Elle monta la petite échelle et sortit du bassin. Les bras en cotons, elle attrapa la serviette qu'elle avait posé sur un banc et s'enroula dedans. Après toutes les longueurs qu'elle avait faites, elle se sentait vidée de toute colère. D'ailleurs, elle se sentait vidée tout court. Elle se laissa tomber sur le banc. En effet, un calme serein l'avait gagné. Mais ce calme n'avait rien d'agréable, il n'était que la preuve que Dakota avait abandonné la course. Elle était beaucoup trop abbatue pour faire attention à ce qu'elle ressentait et essayer d'analyser ses sentiments. Elle se sentait juste vide, comme s'il était déjà trop tard, que le cataclysme s'était déjà enclenché et qu'il n'y avait plus rien à faire, mis à part attendre que le vent l'emporte. Dans l'eau, elle avait eu tout le temps qu'elle voulait pour réfléchir, et désormais, avec le recul, elle voyait tout avec une clarté limpide. Elle ne détestait pas Vénus, et elle comprenait Jude. Son choix n'était que pure logique. Quand on peut posséder un diamant, pourquoi se contenter d'un caillou ? Dakota ne gagnerait jamais contre Vénus, et toutes les filles majestueuses qui lui ressemblaient. Et elle l'acceptait. Elle avait fini par venir à la conclusion qu'il ne servait plus à rien de se comparer à de pareilles filles, puisqu'elle ne les égalerait jamais. Elle acceptait, acceptait tout. Elle déposait les armes aux pieds du ciel, elle abandonnait. Elle ne chercherait plus à vivre comme une fille normale, puisqu'elle n'en était pas une. Au point où elle en était, profondément blessée dans sa fierté, elle intègrerait peut-être même l'équipe de natation pour personnes handicapées. Elle soupira, dans un dernier élan de révolte, dans un dernier espoir d'une vie normale, dans un dernier battement de cœur, elle s'autorisa à penser à Jude. Et elle fut en colère. Car il était tout ce qu'elle voulait avoir, et elle ne pouvait pas le posséder.
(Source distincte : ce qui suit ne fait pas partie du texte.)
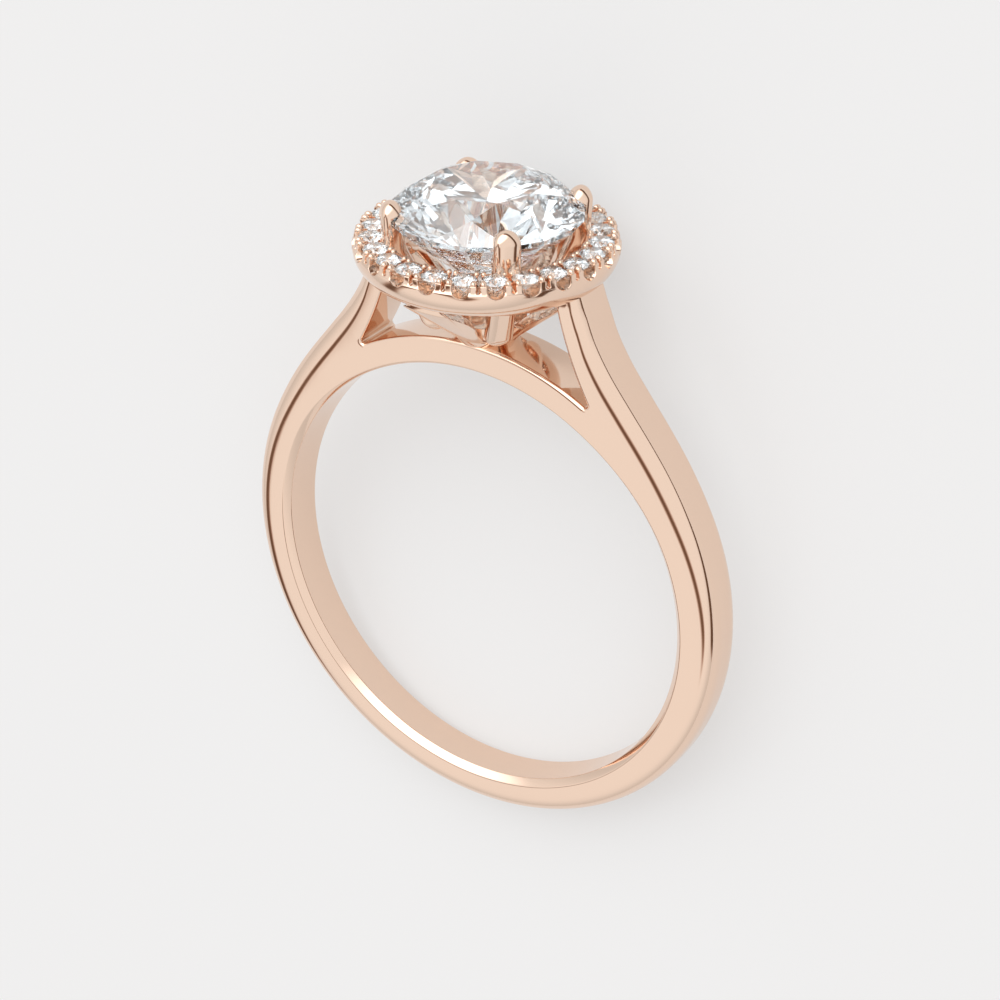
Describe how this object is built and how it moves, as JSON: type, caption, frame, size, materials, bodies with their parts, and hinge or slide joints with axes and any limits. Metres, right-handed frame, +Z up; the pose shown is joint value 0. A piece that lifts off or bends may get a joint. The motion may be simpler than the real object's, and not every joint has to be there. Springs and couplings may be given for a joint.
{
  "type": "halo ring",
  "caption": "Finger ring with a round cut stone in four prongs, ringed by a halo of small round stones, on arched cathedral shoulders.",
  "frame": {"origin": "middle of the bounding box on the floor that the ring lies on", "axes": "+Z up; the ring lies on its side, with the centre stone towards +Y and tipped towards the floor, the shoulders at +X and -X, and the finger's axis near Z"},
  "size_m": [0.0202, 0.0254, 0.0093],
  "materials": {
    "rose_gold": "polished rose gold",
    "centre_gem": "clear cut stone",
    "halo_gem": "clear cut stone"
  },
  "bodies": {
    "root": {"gold_setting": "rose_gold", "centre_stone": "centre_gem", "halo_stone_01": "halo_gem", "halo_stone_02": "halo_gem", "halo_stone_03": "halo_gem", "halo_stone_04": "halo_gem", "halo_stone_05": "halo_gem", "halo_stone_06": "halo_gem", "halo_stone_07": "halo_gem", "halo_stone_08": "halo_gem", "halo_stone_09": "halo_gem", "halo_stone_10": "halo_gem", "halo_stone_11": "halo_gem", "halo_stone_12": "halo_gem", "halo_stone_13": "halo_gem", "halo_stone_14": "halo_gem", "halo_stone_15": "halo_gem", "halo_stone_16": "halo_gem", "halo_stone_17": "halo_gem", "halo_stone_18": "halo_gem", "halo_stone_19": "halo_gem", "halo_stone_20": "halo_gem", "halo_stone_21": "halo_gem", "halo_stone_22": "halo_gem", "halo_stone_23": "halo_gem", "halo_stone_24": "halo_gem"}
  },
  "joints": []
}
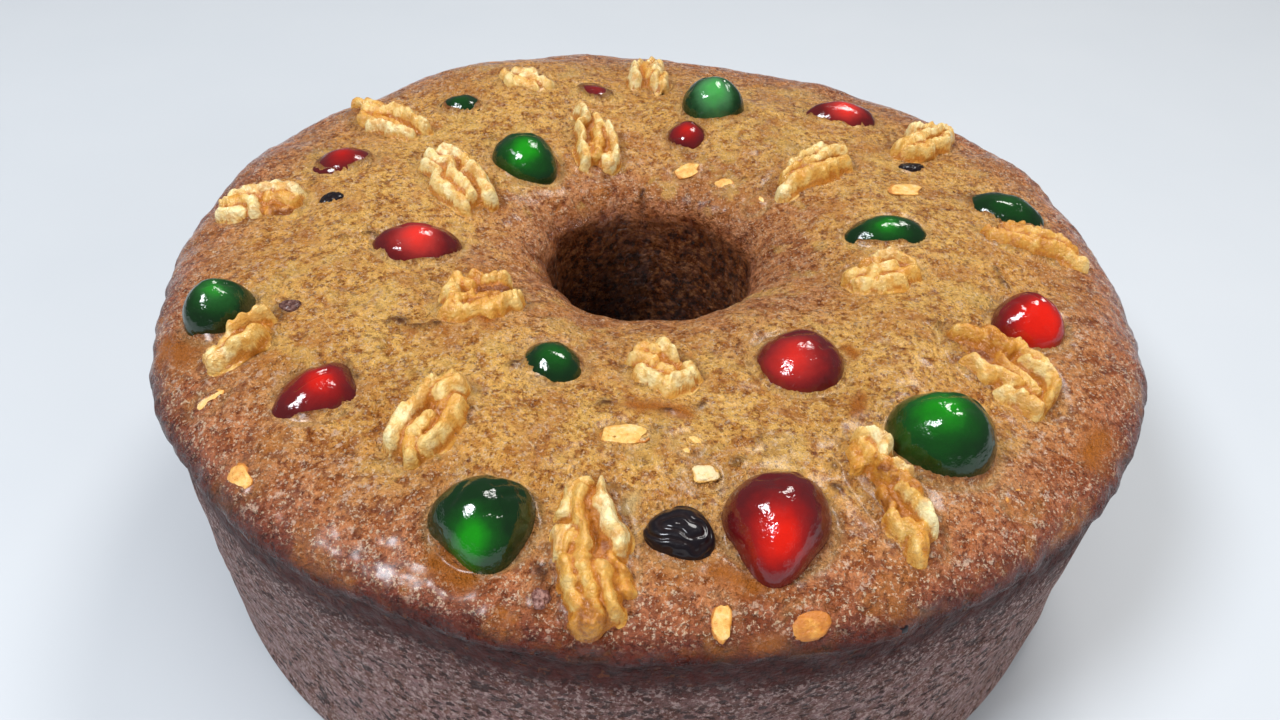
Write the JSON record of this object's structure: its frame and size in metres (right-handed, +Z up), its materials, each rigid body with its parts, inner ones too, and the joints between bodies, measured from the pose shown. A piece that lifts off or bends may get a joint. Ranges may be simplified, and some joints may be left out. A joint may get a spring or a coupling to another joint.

Elle était en colère car lui, avait réussi à attraper son cœur, qu'elle avait essayé pourtant de mettre à l'abri. Ah, ce n'était pas facile tous les jours d'être une handicapée amoureuse.

Elle fit taire les voix haineuses, arrêta le tourbillon d'émotion que se battait à l'intérieur d'elle et éteignit son cœur. Elle allait rentrer chez elle, prendre une bonne douche d'eau chaude qui se mélangerait avec ses larmes, metterait son bon vieux pyjama tortue ninja et regarderait toute la nuit ces films romantiques et mal joués qui passent souvent à la télévision. Et demain, tout irait mieux.

Elle se leva mollement, les épaules courbées. Elle attrapa sa serviette et traina les pieds jusqu'au cabine (bien que dans le cas de Dakota, cette expression ne convenait pas vraiment). Elle sortit, les yeux rougis par le chlore et les larmes qu'elle retenait. Tout ici lui rappelait l'échec cuisant qu'elle avait rencontré. Elle se trouvait au niveau de l'accueil, marchait tout doucement, comme si elle attendait que quelque chose se produise. Mais tout était fini, elle en avait la certitude. Parce qu'elle n'était pas normale. Elle n'était plus Dakota, la blonde flamboyante. Elle n'était plus une battante. Elle n'était plus explosive. Non, elle était juste un morceau arraché à elle-même, un lambeau de ce qu'elle était autrefois, un tissu usé et fatigué. Elle arriva aux escaliers. Une nouvelle épreuve. Elle soupira, empoigna la rampe et descendit à la manière d'un robot. Elle arriva enfin dehors. Il pleuvait. Oui, il pleuvait. Il pleuvait comme si le ciel lui confirmait que c'était la fin des temps, qu'elle était tombée dans un film stupide et dramatique qui arrache le cœur des ménagères de 50 ans. Elle serra sa veste plus fort contre elle et releva la capuche de son sweat sur sa tête, pour la protéger. Elle rentrerait à la maison, au chaud, et oublierait tout ce qu'il s'était passé. Elle oublierait qu'elle avait essayé d'être une fille normale, qu'elle avait essayé de tomber amoureuse et qu'elle avait essayé de se convaincre que rien n'avait changé. Elle avança d'un pas. Il faisait sombre, en cette fin de soirée, plus sombre que jamais. Et soudain, dans ce tableau obscur, une lumière. Un phare qui déchire les ténèbres. Des cheveux bruns, une veste en cuir accoudée à une moto. Jude.